* begin Information provided *
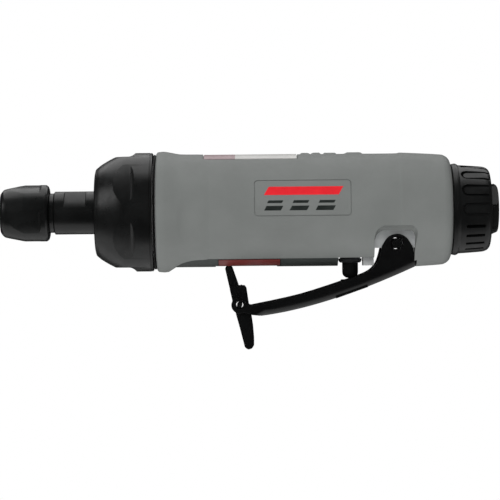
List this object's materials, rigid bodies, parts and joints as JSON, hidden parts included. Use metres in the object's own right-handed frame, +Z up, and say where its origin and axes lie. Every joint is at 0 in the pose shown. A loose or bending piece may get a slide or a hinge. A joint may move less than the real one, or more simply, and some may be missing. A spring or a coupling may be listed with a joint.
{
  "type": "die grinder",
  "caption": "Straight air-driven die grinder with a quarter-inch collet, a round grip, an underside throttle lever with a lock-off latch, and a rear exhaust deflector.",
  "frame": {"origin": "on the spindle axis, under the gripping hand, midway between the collet nut's and the air inlet's end faces", "axes": "+X along the spindle from the collet towards the air inlet, +Z up, away from the throttle lever, +Y across"},
  "size_m": [0.1653, 0.0402, 0.0661],
  "materials": {
    "black_steel": "black oxide, satin",
    "ground_steel": "ground",
    "black_paint": "semi-gloss paint on pressed steel",
    "cast_aluminium": "as cast, machined boss",
    "grey_composite": "fine matt texture",
    "black_plastic": "satin moulded",
    "black_rubber": "matt",
    "cast_iron": "machined",
    "brass": "turned",
    "phenolic": "cloth laminate",
    "gasket_paper": "fibre gasket",
    "felt": "needled felt",
    "label_white": "printed film",
    "label_red": "printed film"
  },
  "bodies": {
    "housing": {"motor_housing": "cast_aluminium", "housing_cover": "grey_composite", "clamp_nut": "black_steel", "cap_ring": "black_rubber", "bearing_spacer": "ground_steel", "front_bearing_outer_race": "ground_steel", "front_end_plate": "cast_iron", "cylinder": "cast_iron", "cylinder_pin": "ground_steel", "rear_end_plate": "cast_iron", "rear_bearing_outer_race": "ground_steel", "rear_gasket": "gasket_paper", "valve_seat": "brass", "valve_spring": "ground_steel", "plunger_bushing": "black_steel", "plunger_seal": "black_rubber", "lever_pin": "black_steel", "inlet_bushing": "black_steel", "inlet_screen": "ground_steel", "deflector_seal": "black_rubber", "muffler_felt": "felt", "top_label": "label_white", "underside_label": "label_red"},
    "rotor": {"rotor": "ground_steel", "rotor_blade_1": "phenolic", "rotor_blade_2": "phenolic", "rotor_blade_3": "phenolic", "rotor_blade_4": "phenolic", "rotor_blade_5": "phenolic", "front_bearing_inner_race": "ground_steel", "rear_bearing_inner_race": "ground_steel", "collet_body": "black_steel"},
    "front_balls": {"front_bearing_cage": "brass"},
    "rear_balls": {"rear_bearing_cage": "brass"},
    "collet": {"collet": "ground_steel"},
    "collet_nut": {"collet_nut": "black_steel"},
    "throttle_lever": {"throttle_lever": "black_paint", "lock_pin": "black_steel", "lock_spring": "ground_steel"},
    "lock_lever": {"lock_lever": "black_paint"},
    "valve_plunger": {"valve_plunger": "black_steel"},
    "throttle_valve": {"throttle_valve": "ground_steel"},
    "exhaust_deflector": {"exhaust_deflector": "black_plastic"}
  },
  "joints": [
    {"name": "spindle_spin", "type": "hinge", "parent": "housing", "child": "rotor", "pos_m": [0, 0, 0], "axis": [1, 0, 0], "continuous": true},
    {"name": "front_balls_roll", "type": "hinge", "parent": "housing", "child": "front_balls", "pos_m": [-0.0413, 0, 0], "axis": [1, 0, 0], "continuous": true},
    {"name": "rear_balls_roll", "type": "hinge", "parent": "housing", "child": "rear_balls", "pos_m": [0.0087, 0, 0], "axis": [1, 0, 0], "continuous": true},
    {"name": "collet_feed", "type": "slide", "parent": "rotor", "child": "collet", "axis": [-1, 0, 0], "range_m": [0, 0.00155]},
    {"name": "collet_nut_turn", "type": "hinge", "parent": "collet", "child": "collet_nut", "pos_m": [-0.075, 0, 0], "axis": [-1, 0, 0], "range_deg": [0, 540]},
    {"name": "throttle_squeeze", "type": "hinge", "parent": "housing", "child": "throttle_lever", "pos_m": [0.0485, 0, -0.0111], "axis": [0, 1, 0], "range_deg": [0, 9], "stiffness_Nm_per_rad": 1.5, "springref_deg": -8.59},
    {"name": "plunger_lift", "type": "slide", "parent": "housing", "child": "valve_plunger", "axis": [0, 0, 1], "range_m": [0, 0.0024]},
    {"name": "valve_tilt", "type": "hinge", "parent": "housing", "child": "throttle_valve", "pos_m": [0.0434, 0, -0.0042], "axis": [0, 1, 0], "range_deg": [0, 14], "deforming": ["valve_spring"]},
    {"name": "lock_fold", "type": "hinge", "parent": "throttle_lever", "child": "lock_lever", "pos_m": [-0.0036, 0, -0.0311], "axis": [0, 1, 0], "range_deg": [0, 94], "deforming": ["lock_spring"]},
    {"name": "deflector_turn", "type": "hinge", "parent": "housing", "child": "exhaust_deflector", "pos_m": [0.0734, 0, 0], "axis": [1, 0, 0], "continuous": true}
  ],
  "couplings": [
    {"joint": "front_balls_roll", "follows": "spindle_spin", "ratio": 0.4},
    {"joint": "rear_balls_roll", "follows": "spindle_spin", "ratio": 0.364},
    {"joint": "collet_feed", "follows": "collet_nut_turn", "m_per_rad": 0.00015915},
    {"joint": "plunger_lift", "follows": "throttle_squeeze", "m_per_rad": 0.015},
    {"joint": "valve_tilt", "follows": "throttle_squeeze", "ratio": 1.5},
    {"joint": "lock_fold", "follows": "throttle_squeeze", "ratio": 10.4}
  ]
}
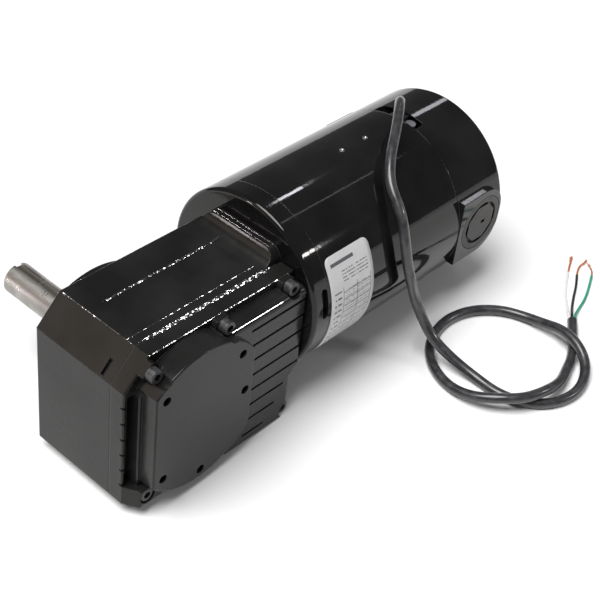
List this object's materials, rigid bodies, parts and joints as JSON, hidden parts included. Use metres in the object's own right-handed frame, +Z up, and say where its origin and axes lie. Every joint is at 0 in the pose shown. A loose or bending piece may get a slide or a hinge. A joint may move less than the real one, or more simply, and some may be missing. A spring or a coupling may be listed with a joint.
{
  "type": "gearmotor",
  "caption": "Right-angle gearmotor: painted gearbox with a keyed output shaft, round brushed DC motor behind it, and a three-wire power cord with bare ends.",
  "frame": {"origin": "on the output shaft's axis, at the output mounting face of the gearbox", "axes": "+Y out along the output shaft, +Z up, +X towards the motor's rear end. The motor's axis tips down by 3.49 degrees towards +X, as the part lies at rest"},
  "size_m": [0.3494, 0.2545, 0.1264],
  "materials": {
    "black_paint": "glossy black enamel over castings and rolled steel, slightly orange-peeled",
    "black_screw": "black oxide screw heads with dark sockets",
    "shaft_steel": "bare ground steel",
    "gear_steel": "oiled cut gear steel",
    "bearing_steel": "polished bearing rings and balls",
    "seal_rubber": "moulded black rubber",
    "gasket": "compressed fibre gasket",
    "bronze": "sintered bronze",
    "magnet": "dark grey ferrite",
    "core_steel": "stacked steel laminations",
    "copper": "bright copper",
    "carbon": "pressed carbon",
    "phenolic": "dark moulded plastic",
    "clamp_plastic": "grey moulded plastic",
    "label": "white printed label, rounded corners",
    "cord_jacket": "dark grey glossy cable jacket",
    "insulation_white": "white wire insulation",
    "insulation_black": "black wire insulation",
    "insulation_green": "green wire insulation"
  },
  "bodies": {
    "casing": {"gearbox_housing": "black_paint", "gearbox_cover": "black_paint", "cover_gasket": "gasket", "cover_screws": "black_screw", "cover_dowels": "shaft_steel", "output_seal": "seal_rubber", "output_bearing_outer_rings": "bearing_steel", "output_bearing_balls": "bearing_steel", "cross_shaft_bushes": "bronze", "motor_shaft_seal": "seal_rubber", "adapter_gasket": "gasket", "front_end_shield": "black_paint", "shield_screws": "black_screw", "motor_shell": "black_paint", "shell_pins": "shaft_steel", "field_magnets": "magnet", "through_bolts": "black_screw", "rear_end_cap": "black_paint", "brush_covers": "black_paint", "brush_holders": "phenolic", "carbon_brushes": "carbon", "brush_springs": "shaft_steel", "motor_bearing_outer_rings": "bearing_steel", "motor_bearing_balls": "bearing_steel", "nameplate": "label", "cord_grommet": "seal_rubber", "lead_clamp": "clamp_plastic", "power_cord": "cord_jacket", "wire_white": "insulation_white", "wire_black": "insulation_black", "wire_green": "insulation_green", "copper_end_white": "copper", "copper_end_black": "copper", "copper_end_green": "copper"},
    "output": {"output_shaft": "shaft_steel", "output_gear": "gear_steel", "gear_key": "shaft_steel", "gear_retaining_ring": "shaft_steel", "output_bearing_inner_rings": "bearing_steel"},
    "cross": {"cross_shaft": "shaft_steel", "cross_shaft_collar": "shaft_steel", "output_pinion": "gear_steel", "worm_wheel": "bronze"},
    "armature": {"armature_shaft": "shaft_steel", "armature_core": "core_steel", "armature_windings": "copper", "commutator": "copper", "worm": "gear_steel", "motor_bearing_inner_rings": "bearing_steel"}
  },
  "joints": [
    {"name": "armature_spin", "type": "hinge", "parent": "casing", "child": "armature", "pos_m": [0.00106, -0.034, 0.01747], "axis": [0.9981, 0, -0.0608], "continuous": true},
    {"name": "cross_shaft_spin", "type": "hinge", "parent": "casing", "child": "cross", "pos_m": [0.04102, -0.034, -0.00901], "axis": [0, 1, 0], "continuous": true},
    {"name": "output_spin", "type": "hinge", "parent": "casing", "child": "output", "pos_m": [0, -0.034, 0], "axis": [0, 1, 0], "continuous": true}
  ],
  "couplings": [
    {"joint": "cross_shaft_spin", "follows": "armature_spin", "ratio": -0.1},
    {"joint": "output_spin", "follows": "armature_spin", "ratio": 0.033333}
  ]
}
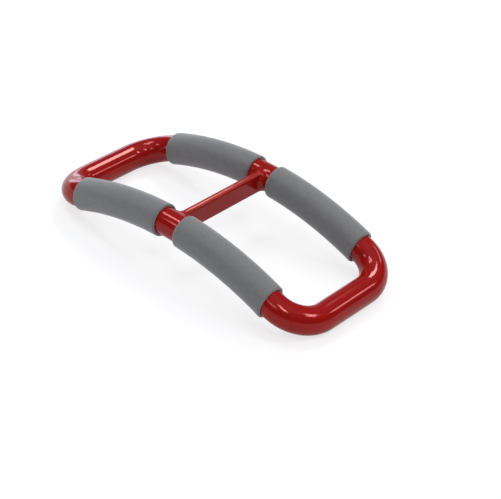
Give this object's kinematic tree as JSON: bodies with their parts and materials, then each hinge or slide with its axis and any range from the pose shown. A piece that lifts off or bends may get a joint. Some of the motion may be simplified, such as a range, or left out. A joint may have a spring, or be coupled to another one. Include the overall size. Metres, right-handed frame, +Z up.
* end Information provided *
Short exercise. Using the entries above, return each line in which the word "frame" occurs.

Expected answer.
List this object's materials, rigid bodies, parts and joints as JSON, hidden parts included. Use metres in the object's own right-handed frame, +Z up, and say where its origin and axes lie. Every joint is at 0 in the pose shown. A loose or bending piece may get a slide or a hinge. A joint may move less than the real one, or more simply, and some may be missing. A spring or a coupling may be listed with a joint.
  "frame": {"origin": "on the spindle axis, under the gripping hand, midway between the collet nut's and the air inlet's end faces", "axes": "+X along the spindle from the collet towards the air inlet, +Z up, away from the throttle lever, +Y across"},
List this object's materials, rigid bodies, parts and joints as JSON, hidden parts included. Use metres in the object's own right-handed frame, +Z up, and say where its origin and axes lie. Every joint is at 0 in the pose shown. A loose or bending piece may get a slide or a hinge. A joint may move less than the real one, or more simply, and some may be missing. A spring or a coupling may be listed with a joint.
  "frame": {"origin": "on the output shaft's axis, at the output mounting face of the gearbox", "axes": "+Y out along the output shaft, +Z up, +X towards the motor's rear end. The motor's axis tips down by 3.49 degrees towards +X, as the part lies at rest"},
Give this object's kinematic tree as JSON: bodies with their parts and materials, then each hinge or slide with its axis and any range from the pose shown. A piece that lifts off or bends may get a joint. Some of the motion may be simplified, such as a range, or left out. A joint may have a spring, or be coupled to another one. Include the overall size. Metres, right-handed frame, +Z up.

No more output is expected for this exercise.